Excerpted from Time to Ride: PET
“The micro-team also brought something called a “PET”. Actually, they brought twelve. A PET stands for Personal Energy Transportation. The PET Mobility Project is a faith based and volunteer powered organization that helps bring the type of empowerment that is brought by being mobile in one’s community. The PET is almost like a bike. But as it is for people who cannot walk and cannot use wheelchairs in their rural environment, the users can peddle with their arms.
“I was especially excited because I knew about the PET from when I worked with the Alaska United Methodist Missionary Conference. Church members would donate money for the PETS. For a long time I had no idea what it stood for and just thought that those in Alaska were extremely dedicated to their pets. But I eventually found out what they were and have been fascinated with them ever since.
“The micro-team brought twelve wooden PETs. They put together three that I saw and provided instructions on how to put the others together. They assigned Maua Methodist Hospital with the task of assigning the PETs to those who need them.
“On Monday, right as they put one together, a woman named Zipporah Kathambi walked by with her walker. What timing! One of the micro-team and Stanley Gitari the Coordinator of Community Health for the hospital, engaged Zipporah. Zipporah likes to go by “Zippy”. She was diagnosed with Polio when she was four years old and since that time, has had great difficulty walking.
“Zippy works at the St. Joseph’s Methodist Church next to the hospital. She works at the Disability Centre as a secretary. She lives on the hospital grounds in an apartment.
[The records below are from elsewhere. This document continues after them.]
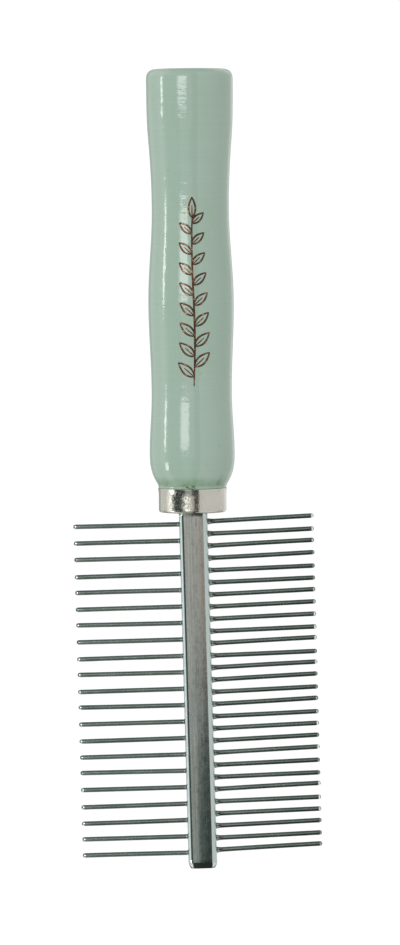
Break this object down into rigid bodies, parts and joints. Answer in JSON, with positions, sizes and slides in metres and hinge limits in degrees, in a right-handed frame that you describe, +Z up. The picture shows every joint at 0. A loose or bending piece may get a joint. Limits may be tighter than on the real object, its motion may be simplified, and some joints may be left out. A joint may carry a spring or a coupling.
{
  "type": "dematting comb",
  "caption": "Two-sided pet comb: a turned, lacquered handle, a plated ferrule and a straight spine with a coarse row and a fine row of round pins.",
  "frame": {"origin": "on the ground under the middle of the comb's box, as the comb lies on the handle's lower bulge and the spine's end", "axes": "+Y towards the handle's butt, +Z up, +X towards the fine row; the comb's own axis slopes 4.3 degrees down to the head"},
  "size_m": [0.0613, 0.1988, 0.0283],
  "materials": {
    "handle_lacquer": "glossy sage-green lacquer over turned wood",
    "ferrule_nickel": "polished nickel plate, warm",
    "spine_steel": "lengthwise brushed, polished edges",
    "pin_steel": "polished pin steel"
  },
  "bodies": {
    "root": {"handle": "handle_lacquer", "ferrule": "ferrule_nickel", "spine_bar": "spine_steel", "coarse_pin_01": "pin_steel", "coarse_pin_02": "pin_steel", "coarse_pin_03": "pin_steel", "coarse_pin_04": "pin_steel", "coarse_pin_05": "pin_steel", "coarse_pin_06": "pin_steel", "coarse_pin_07": "pin_steel", "coarse_pin_08": "pin_steel", "coarse_pin_09": "pin_steel", "coarse_pin_10": "pin_steel", "coarse_pin_11": "pin_steel", "coarse_pin_12": "pin_steel", "coarse_pin_13": "pin_steel", "coarse_pin_14": "pin_steel", "coarse_pin_15": "pin_steel", "coarse_pin_16": "pin_steel", "coarse_pin_17": "pin_steel", "coarse_pin_18": "pin_steel", "coarse_pin_19": "pin_steel", "coarse_pin_20": "pin_steel", "coarse_pin_21": "pin_steel", "fine_pin_01": "pin_steel", "fine_pin_02": "pin_steel", "fine_pin_03": "pin_steel", "fine_pin_04": "pin_steel", "fine_pin_05": "pin_steel", "fine_pin_06": "pin_steel", "fine_pin_07": "pin_steel", "fine_pin_08": "pin_steel", "fine_pin_09": "pin_steel", "fine_pin_10": "pin_steel", "fine_pin_11": "pin_steel", "fine_pin_12": "pin_steel", "fine_pin_13": "pin_steel", "fine_pin_14": "pin_steel", "fine_pin_15": "pin_steel", "fine_pin_16": "pin_steel", "fine_pin_17": "pin_steel", "fine_pin_18": "pin_steel", "fine_pin_19": "pin_steel", "fine_pin_20": "pin_steel", "fine_pin_21": "pin_steel", "fine_pin_22": "pin_steel", "fine_pin_23": "pin_steel", "fine_pin_24": "pin_steel", "fine_pin_25": "pin_steel", "fine_pin_26": "pin_steel", "fine_pin_27": "pin_steel", "fine_pin_28": "pin_steel"}
  },
  "joints": []
}
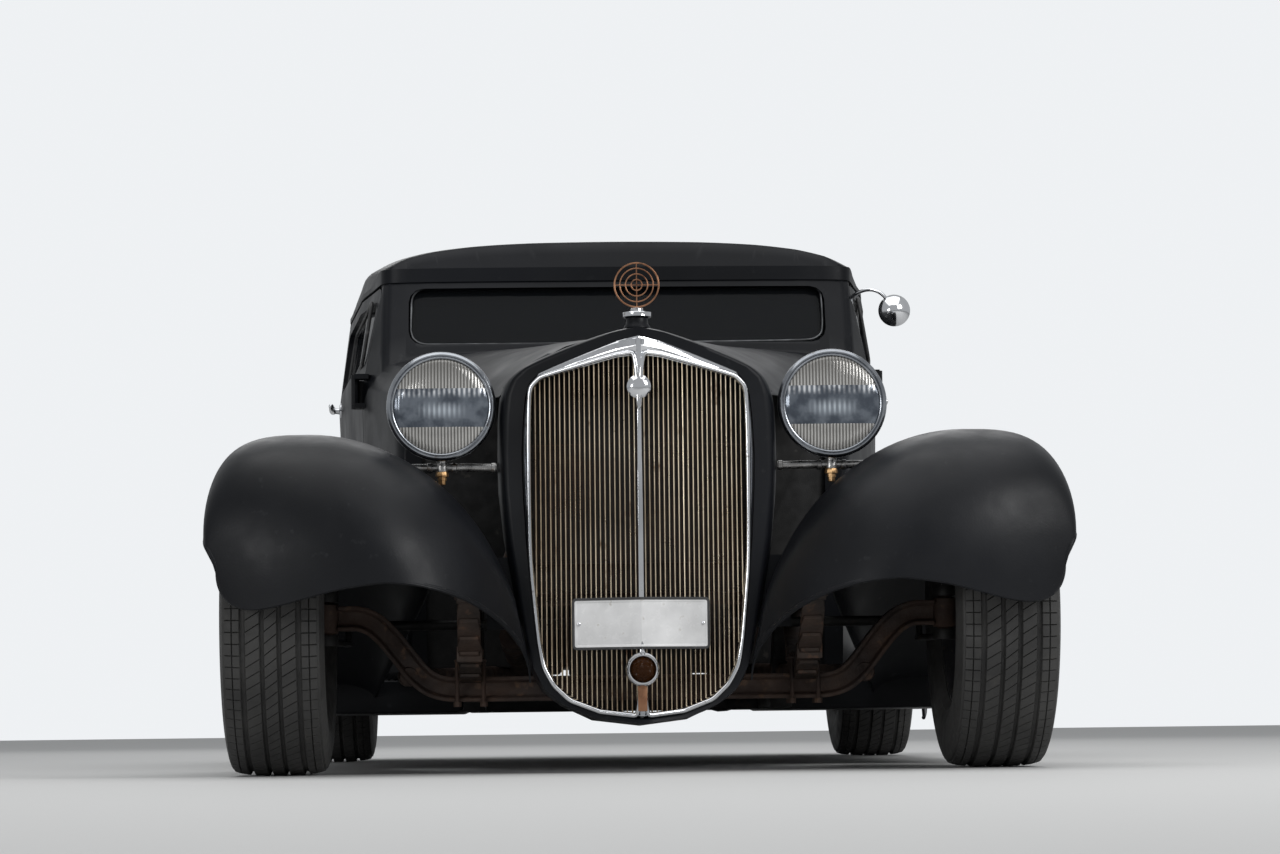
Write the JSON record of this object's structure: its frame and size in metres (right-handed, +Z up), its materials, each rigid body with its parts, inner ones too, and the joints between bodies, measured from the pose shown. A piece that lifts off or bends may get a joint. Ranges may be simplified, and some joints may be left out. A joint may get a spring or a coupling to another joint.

“She told us that even though it is a short walk, she has difficulty walking the distance from her apartment to work each day. So, she takes about an hour going to work and an hour coming home. She usually does not each lunch as she cannot take the time to walk home during her lunch hour.
“From the moment the team and Stanley put her in the chair, you could see a new world opening up for her. She peddled back and forth with her arms. Zippy excitedly told me that she could now go home for lunch.
“The PET also has a place for groceries or other things one may need to carry while moving around. Some people make adjustments to their chair and attach umbrellas or trailers. The PET will open new doors for many.
“After some adjustment so she can easily reach the arm peddles, Zippy has her new PET. It will be able to transport her in the mud or whatever environment she may be in at any given time.
“It was a wonderful experience to see the West Texas micro-team bring the PETs with great expectations and then give their first away to someone who needed it. Another day in the life of Maua Methodist Hospital!”